The material properties of plastic parts are key factors in determining cooling time. Crystalline and amorphous plastics have significantly different cooling requirements due to their differing thermal conductivity. Crystalline plastics (such as PA66) require longer cooling times to fully crystallize. For example, a 4mm-thick PA66 gear requires 30 seconds to achieve a crystallinity of at least 75%. If this cooling time is shortened to 20 seconds, the crystallinity drops to 60%, resulting in a 20% decrease in dimensional stability. Amorphous plastics (such as PC) rely primarily on thermal conductivity to cool down, eliminating the need for crystallization. With the same wall thickness, cooling times are 30% shorter than those of PA66. A 4mm-thick PC lampshade requires only 21 seconds to cool. The thermal conductivity of the material also influences cooling efficiency. POM (0.3W /(m・K) ) cools 50% faster than ABS ( 0.2W/(m・K) ). With the same wall thickness, cooling time can be nearly halved. For example, a 2mm- thick POM part can cool in 8 seconds, while ABS requires 12 seconds.
The design of the mold cooling system directly impacts cooling time. Proper water channel layout and sizing can significantly shorten the cooling cycle. The distance between the water channel and the cavity surface should be controlled at 1.5-2 times the channel diameter (e.g., an 8mm diameter water channel should be 12-16mm from the cavity). By optimizing the water channel placement, a washing machine panel mold reduced cooling time from 45 seconds to 32 seconds. Water channel diameter should be selected based on part size. Small parts (<100g) use 6-8mm channels, while large parts (>500g) require 10-12mm channels. Increasing the water channel diameter from 8mm to 12mm in a car bumper mold reduced cooling time by 25%. Using conformal water channels (3D printing) improves cooling efficiency by 40% compared to traditional straight channels. For a complex curved part, cooling time was reduced from 35 seconds to 21 seconds, and temperature differences between different areas were reduced from ±5°C to ±2°C, effectively reducing warping caused by uneven cooling.
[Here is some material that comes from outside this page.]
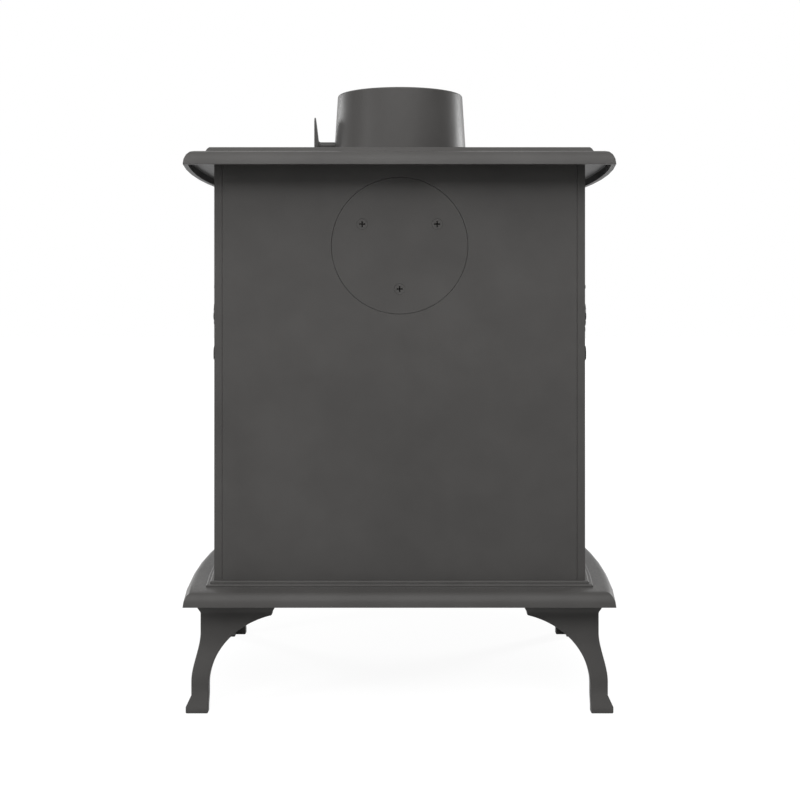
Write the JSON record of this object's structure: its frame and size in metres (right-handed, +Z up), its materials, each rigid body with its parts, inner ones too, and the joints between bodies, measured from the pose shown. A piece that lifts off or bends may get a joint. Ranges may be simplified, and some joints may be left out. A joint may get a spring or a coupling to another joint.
{
  "type": "cast iron wood stove",
  "caption": "Small cast iron wood stove on cabriole legs: glazed fire door, ash drawer with air wheel, airwash slide, riddling grate, and a damper in its top flue collar",
  "frame": {"origin": "On the floor under the middle of the stove's outer box; the fire door faces -Y and the back panel faces +Y", "axes": "+X to the right for someone facing the fire door, +Y from the fire door to the back panel, +Z up"},
  "size_m": [0.4558, 0.366, 0.641],
  "materials": {
    "stove_paint": "matt heat resistant paint with a fine casting grain",
    "bare_iron": "bare cast iron, slightly rough, dulled by heat",
    "steel": "plain steel, dull",
    "fire_brick": "pressed vermiculite, matt and grainy",
    "rope_seal": "braided glass fibre rope",
    "ceramic_glass": "clear ceramic glass with a faint brown tint"
  },
  "bodies": {
    "stove": {"base_plate": "stove_paint", "top_plate": "stove_paint", "back_panel": "stove_paint", "front_frame": "stove_paint", "side_panel_right": "stove_paint", "side_panel_left": "stove_paint", "blanking_plate": "stove_paint", "blanking_screw_1": "stove_paint", "blanking_screw_2": "stove_paint", "blanking_screw_3": "stove_paint", "flue_collar": "stove_paint", "leg_rear_right": "stove_paint", "leg_rear_left": "stove_paint", "leg_front_right": "stove_paint", "leg_front_left": "stove_paint", "grate_frame": "bare_iron", "log_guard": "bare_iron", "baffle_plate": "bare_iron", "collar_screw_1": "steel", "collar_screw_2": "steel", "collar_screw_3": "steel", "leg_bolt_rear_right": "steel", "leg_bolt_rear_left": "steel", "leg_bolt_front_right": "steel", "leg_bolt_front_left": "steel", "tie_bolt_rear_right": "steel", "tie_bolt_rear_left": "steel", "tie_bolt_front_right": "steel", "tie_bolt_front_left": "steel", "hinge_pin_bottom": "steel", "hinge_pin_top": "steel", "brick_right": "fire_brick", "brick_left": "fire_brick", "brick_rear": "fire_brick"},
    "fire_door": {"fire_door": "stove_paint", "door_glass": "ceramic_glass", "glass_gasket": "rope_seal", "door_rope": "rope_seal", "glass_clip_1": "steel", "glass_clip_2": "steel", "glass_clip_3": "steel", "glass_clip_4": "steel", "clip_screw_1": "steel", "clip_screw_2": "steel", "clip_screw_3": "steel", "clip_screw_4": "steel"},
    "door_handle": {"door_handle": "stove_paint", "door_latch": "bare_iron"},
    "ash_drawer": {"ash_drawer_front": "stove_paint", "ash_pan": "steel", "air_wheel_stud": "steel"},
    "air_wheel": {"air_wheel": "stove_paint"},
    "airwash": {"airwash_slide": "bare_iron", "airwash_knob": "steel"},
    "damper": {"damper_disc": "bare_iron", "damper_spindle": "stove_paint"},
    "riddling_rod": {"riddling_rod": "steel", "riddling_knob": "steel"},
    "grate_disc": {"grate_disc": "bare_iron"}
  },
  "joints": [
    {"name": "door_hinge", "type": "hinge", "parent": "stove", "child": "fire_door", "pos_m": [-0.17, -0.136, 0.367], "axis": [0, 0, -1], "range_deg": [0, 100]},
    {"name": "handle_turn", "type": "hinge", "parent": "fire_door", "child": "door_handle", "pos_m": [0.118, -0.145, 0.367], "axis": [0, 1, 0], "range_deg": [0, 90]},
    {"name": "drawer_slide", "type": "slide", "parent": "stove", "child": "ash_drawer", "axis": [0, -1, 0], "range_m": [0, 0.19]},
    {"name": "air_wheel_turn", "type": "hinge", "parent": "ash_drawer", "child": "air_wheel", "pos_m": [0, -0.136, 0.1555], "axis": [0, 1, 0], "range_deg": [0, 45]},
    {"name": "airwash_slide", "type": "slide", "parent": "stove", "child": "airwash", "axis": [1, 0, 0], "range_m": [0, 0.018]},
    {"name": "damper_turn", "type": "hinge", "parent": "stove", "child": "damper", "pos_m": [0, 0.053, 0.5869], "axis": [1, 0, 0], "range_deg": [0, 90]},
    {"name": "grate_turn", "type": "hinge", "parent": "stove", "child": "grate_disc", "pos_m": [0, 0.011, 0.2], "axis": [0, 0, -1], "range_deg": [0, 20]},
    {"name": "riddle_pull", "type": "slide", "parent": "stove", "child": "riddling_rod", "axis": [0, -1, 0], "range_m": [0, 0.0209]}
  ],
  "couplings": [
    {"joint": "riddle_pull", "follows": "grate_turn", "m_per_rad": 0.059697}
  ]
}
The setting of process parameters needs to be optimized in conjunction with the cooling time. Mold temperature, melt temperature, and cooling time form a triangular relationship that influences each other. Increasing mold temperature will extend the cooling time. For example, when the mold temperature of a PP plastic part increases from 50°C to 70°C, the cooling time needs to increase from 15 seconds to 20 seconds, but it can reduce internal stress (from 25MPa to 15MPa). Excessively high melt temperature will significantly increase the cooling load. When the melt temperature of an ABS material increases from 220°C to 240°C, the cooling time needs to increase by 8 seconds to ensure the demolding temperature. Therefore, the melt temperature should be reduced as much as possible while meeting the fluidity requirements. The temperature and flow rate of the cooling medium are also crucial. Usually, the cooling water temperature is controlled at 15-25°C and the flow rate is 1.5-3m/s. In one case, by reducing the water temperature by 5°C and increasing the flow rate by 0.5m/s, the cooling time was shortened by 10%, and the increase in energy consumption was controlled within 8%.
Optimizing cooling time requires balancing production efficiency and part quality. Finding the optimal balance is achieved through CAE simulation and field testing. The initial cooling time for a mobile phone casing mold was set at 25 seconds. Moldflow simulation analysis revealed that 20 seconds would meet demolding requirements. Mold trials verified that the dimensional deviation of the parts cooled for 20 seconds (±0.05mm) was minimal compared to 25 seconds (±0.04mm), yet daily production capacity increased by 20%. For thick-walled parts (>10mm), stepped cooling can be employed: first rapidly cooling to above Tg (e.g., 150°C for PC), followed by slower cooling to reduce stress. This approach reduced the total cooling time for a 15mm-thick PC part from 60 seconds to 45 seconds, while also reducing internal stress by 30%. Cooling time can be monitored using an infrared thermometer to ensure that the demoulding temperature of plastic parts is 10-20°C below Tg (e.g. PC demoulding temperature < 140°C). Through real-time monitoring, a production line has controlled the cooling time fluctuation to ±1 second, and the dimensional stability CPK value has been improved from 1.2 to 1.6.